Que peuvent décider Rabat et Tunis?
Pour ce qui du Maroc, le Pr Lahlou indique que «le gouverneur de Bank Al-Maghrib [la Banque centrale du Maroc, ndlr], qui selon le statut de cette institution jouit d’une certaine autonomie, s’est fixé comme objectif de protéger le pouvoir d’achat de la monnaie nationale, le Dirham, soit donc le pouvoir d’achat des Marocains – surtout dans une situation où les salaires et les revenus des catégories sociales inférieures ou intermédiaires sont le plus souvent bloqués - et non la création d’une inflation, même contrôlée, pour relancer l’économie». Ce qui n’interdit, bien évidemment, le recours à la baisse du taux directeur de la même institution, et aussi à un contrôle plus ferme des banques commerciales et d’investissement, pour rendre les crédits plus accessibles et moins coûteux, aussi bien pour des dépenses de consommation et d’équipements des ménages, que pour des investissements.

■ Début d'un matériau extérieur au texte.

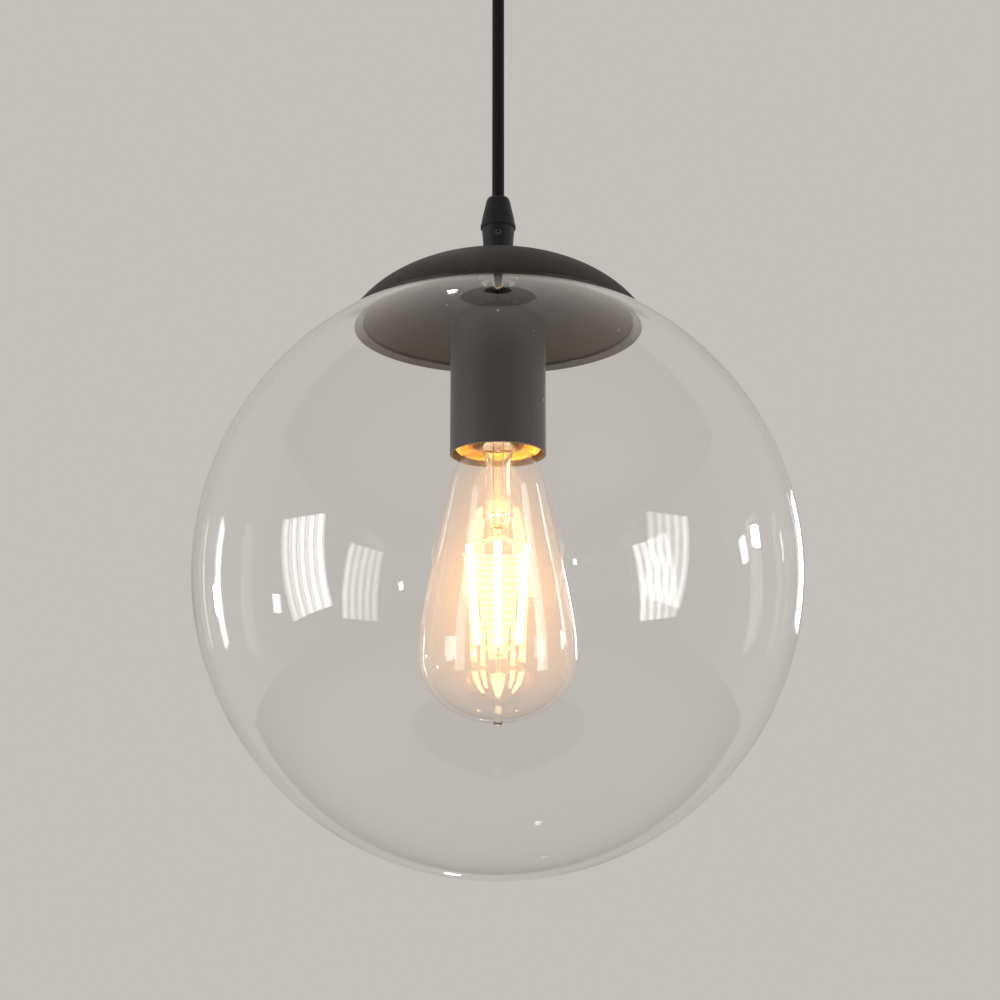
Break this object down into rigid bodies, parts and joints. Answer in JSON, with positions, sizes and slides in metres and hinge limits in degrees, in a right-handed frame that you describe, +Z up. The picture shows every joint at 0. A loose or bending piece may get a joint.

Ainsi, «pour l’instant, cette éventualité de financer la relance économique dans le pays par la planche à billets n’est pas envisagée».
Concernant la Tunisie, l’interlocuteur de Sputnik considère que ce pays «n’a tout simplement pas, d’un point de vue économique et financier, à l’heure qu’il est, les capacités à même de lancer une opération de relance via un financement non conventionnel». A moins d’avoir une aide, non conditionnelle de l’Union européenne. Etant donné que le soutien financier qatari, dont on parle ces derniers jours dans le pays, risque d’être perçu comme une ingérence dans la sphère politique nationale. Le Qatar étant, de notoriété publique, d’abord un grand soutien d’Ennahdha.
À ce titre, Mehdi Lahlou estime, par ailleurs, que si «le gouvernement algérien opte uniquement pour la relance de la consommation à court terme en sacrifiant le long terme, l’issue de cette opération sera de conduire à des ajustements structurels très douloureux sous l’égide du FMI, condition indispensable pour revenir sur les marchés financiers internationaux, en vue d’y rechercher des emprunts, alors que le pays s’est targué voilà quelques années d’avoir pu rembourser par anticipation sa dette antérieure, ou une grande partie de cette dette».
Que peuvent faire les pays du Maghreb?
Dans ce contexte, le Pr Lahlou avance que «le seul moyen dont disposent les pays du Maghreb pour s’en sortir de façon sûre, viable et durable, est de créer un bloc politique régional. L’objectif étant aussi de sceller des accords de création d’un ensemble financier, économique, politique et pourquoi pas de défense commune, intégrant de manière harmonieuse et complémentaire toutes les économies maghrébines. En s’élargissant le moment venu, aux économies de la CEDEAO ».
À ce propos, l’expert juge que «durant les années de pouvoir de l’ex-Président algérien déchu Abdelaziz Bouteflika, l’Algérie a eu les moyens financiers et la position politico-économique pour débloquer l’Union du Maghreb arabe (UMA) et relancer sa construction».
«Osons ce scénario. L’Algérie a dépensé, de l’aveu des autorités actuelles, plus de 1.000 milliards de dollars, dont des centaines ont été détournés en surfacturation dans des opérations d’importation en provenance essentiellement d’Europe», lance Mehdi Lahlou qui regrette que «malgré cette somme astronomique, ce pays n’[ait] pas réussi à diversifier son économie qui reste dépendante à 98% des hydrocarbures. Imaginons que le pouvoir de Bouteflika ait eu l’idée de créer un fonds souverain doté de 200 milliards de dollars afin d’investir 25 milliards dans chacun des sept pays du Maghreb et du Sahel [Mauritanie, Maroc, Tunisie, Libye, Mali, Niger, Tchad, ndlr]. Des investissements colossaux dans des secteurs créateurs de richesses et d’emplois, soigneusement sélectionnés pour créer une économie régionale, viable, auto-centrée et complémentaire. Où seraient actuellement les économies de tous ces pays? L’Algérie aurait-elle toujours une économie asservie aux exportations des hydrocarbures? Et aux importations alimentaires et de première nécessité».
«Ce que je viens de dire ne relève pas du tout du rêve ou du simple phantasme, c’est quelque chose de tout à fait possible», insiste le Pr Lahlou. «Nos différents pays ont raté une chance inouïe qui n’est pas prête de se répéter de sitôt. En effet, on aurait pu créer un ensemble de huit pays ayant un marché commun de près de 200 millions de consommateurs où il n’y aurait plus besoin de frontières. On aurait pu avoir une Banque centrale maghrébine commune et entamer un chemin sûr, mais évidemment compliqué, vers des partenariats stratégiques à même de sécuriser ces pays par rapport à tout danger et sceller une alliance politique permettant la résolution de tous les conflits régionaux, dont celui du Sahara», renchérit-il, mais «malheureusement, les dirigeants de ces pays ne veulent pas entendre parler de ça, préférant continuer à financer leurs machines de guerre au détriment du financement des besoins de tous ordres de leurs citoyens».